4)      Discounting Bill of Exchange: The bank also gives advances to their customers by discounting their bills. The net amount after deducting the amount of discount is credited to the account of customer. The bank may discount the bills with or without any security from the debtor in addition to the personal security of one or more person already liable on the bill.
Difference between Loan, Cash Credit and Overdraft:
Basis of Differences
Cash Credit
1. Mode
A loan may be given in cash or by credit to the account of the borrower.
Cash credit is always given through the current account.
Overdraft is granted to the current account holders.
2. Borrower
The borrower of loan may be a customer of the bank or otherwise.
The borrower of cash credit becomes customer of the bank when he open the current account.
An existing customer having current account is granted over draft facility by the bank.
3. Security
A loan may be granted against tangible securities or personal guarantee of the borrower.
Cash credit is always given against some tangible securities.
Overdraft may be clean, partly secured or fully secured.
4. Interest
Interest is charged on the entire amount of loan.
Interest is payable only on the amount actually utilised by the borrower.
Interest is payable on the amount overdrawn from the current account.
5. Rate of interest
The rate of interest charged by the bank in case of loan is lower than that of the cash credit and overdraft.
The interest rate in case of cash credit is higher than that of the loan and overdraft.
The rate of interest in case of overdraft is higher as compared to loans but lower than cash credit.
6. Maturity
A loan has a specific maturity date and is repayable after a fixed period to time.
Cash credit do not have a fixed maturity date and it is technically repayable on demand.
Overdraft is repayable on demand and do not have any maturity date.
7. Period of advance
A loan may be taken by the borrower for short, or medium or long period of time.
Cash credit may be obtained for short, medium or long period of time.
Overdraft is a short term temporary arrangement.
8. Number of withdrawals
In case of loan, funds are withdrawn once be the borrower.

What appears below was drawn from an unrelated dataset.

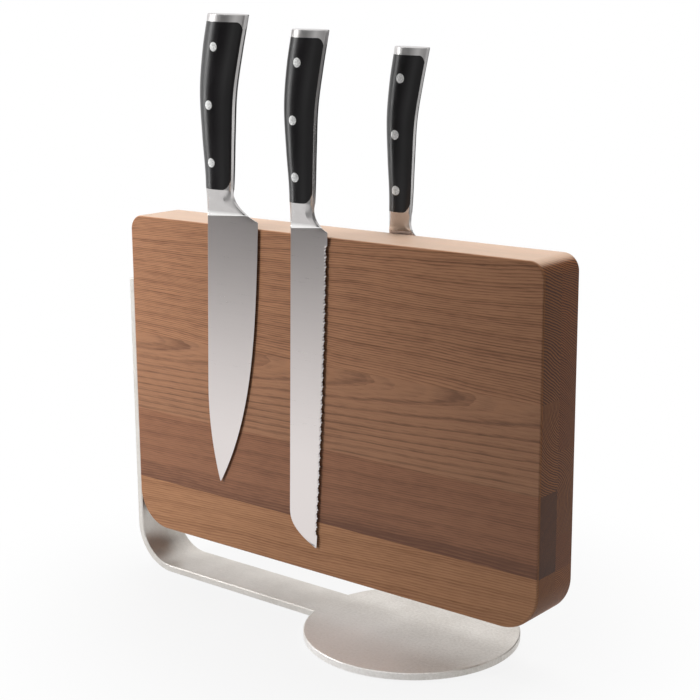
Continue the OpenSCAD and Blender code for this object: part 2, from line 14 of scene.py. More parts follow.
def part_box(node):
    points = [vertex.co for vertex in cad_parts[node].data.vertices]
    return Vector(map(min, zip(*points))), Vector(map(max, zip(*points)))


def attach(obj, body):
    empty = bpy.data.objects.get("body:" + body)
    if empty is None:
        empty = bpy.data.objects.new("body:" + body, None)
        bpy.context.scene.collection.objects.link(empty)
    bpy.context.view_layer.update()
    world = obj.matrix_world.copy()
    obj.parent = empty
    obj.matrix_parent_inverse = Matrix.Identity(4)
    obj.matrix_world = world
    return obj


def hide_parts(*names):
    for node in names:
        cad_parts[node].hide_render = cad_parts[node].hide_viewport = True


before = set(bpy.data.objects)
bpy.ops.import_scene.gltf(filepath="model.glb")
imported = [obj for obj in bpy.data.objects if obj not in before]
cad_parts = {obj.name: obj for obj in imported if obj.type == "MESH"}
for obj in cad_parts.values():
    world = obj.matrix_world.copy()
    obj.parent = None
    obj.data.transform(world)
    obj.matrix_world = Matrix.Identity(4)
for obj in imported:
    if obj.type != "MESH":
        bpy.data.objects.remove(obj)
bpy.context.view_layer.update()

In case of cash credit funds are withdrawn number of times by the borrower.
In case of overdraft, funds are withdrawn number of times.
The principles of sound lending by commercial banks are: Banks should follow some basic principles at the time of lending. This ensures efficient and long term working of the banks. Some of the basic principles of lending are as follows:
1)      Safety of principal: The first and foremost principle of lending is to ensure the safety of the funds lent. It means that the borrower is in a position to repay the loans, along with interest, according to the terms of the loan contract. The repayment of the loan depends upon the borrower’s (i) capacity to pay and (ii) willingness to pay. The banker should, therefore, take utmost care in ensuring that the enterprise or business to which a loan in to be granted is a sound one and the borrower is capable to repay it successfully.
2)      Profitability: Commercial banks are profit earning institutions. They must employ their funds profitably so as to earn sufficient income out of which to pay interest to the depositors, salaries to the staff and to meet various other establishment expenses and distribute dividends to the shareholder. The sound principle of lending does not sacrifice safety or liquidity for the sake of higher profitability.
3)      Marketability or Liquidity: Liquidity of loans is another principle of sound lending. The term liquidity of loan indicates quick realisation of loans from the borrowers. Banks are essentially dealers in short term funds and therefore, they lend money mainly for short term period. The banker should see that the borrower is able to repay the loan on demand or within a short notice.
4)      Purpose of the loan: Before granting loans, the banker should examine the purpose for which the loan is demanded. If the loan is granted for productive purpose, thereby the borrower will make much profit and he will be able to pay back the loan. In no case, loan is granted for unproductive purpose.
5)      Diversification: The element of risk in relation to loans cannot be totally eliminated, it can only be reduced. Risks of lending can be reduced by diversifying the loans. While granting loans, the banker should not grant a major part of the loan to one single particular person or particular firm or an industry. If the banker grants loans and advances to a number of firms, persons or industries, the banker will not suffer a heavy loss even if a particular firm or industry does not repay the loan.
6)      National policies: Banks have certain social responsibilities towards society also. The banks have to take into account the economic and social priorities of the country beside safety, liquidity and profitability. While formulating the lending policy, the banks are guided by the government policies in relation to disbursal of credit. Thus, national interest and policies are influence the lending decisions of banks.
In conclusion, it may be said that due consideration of all the principles are necessary, while evaluating a loan proposal.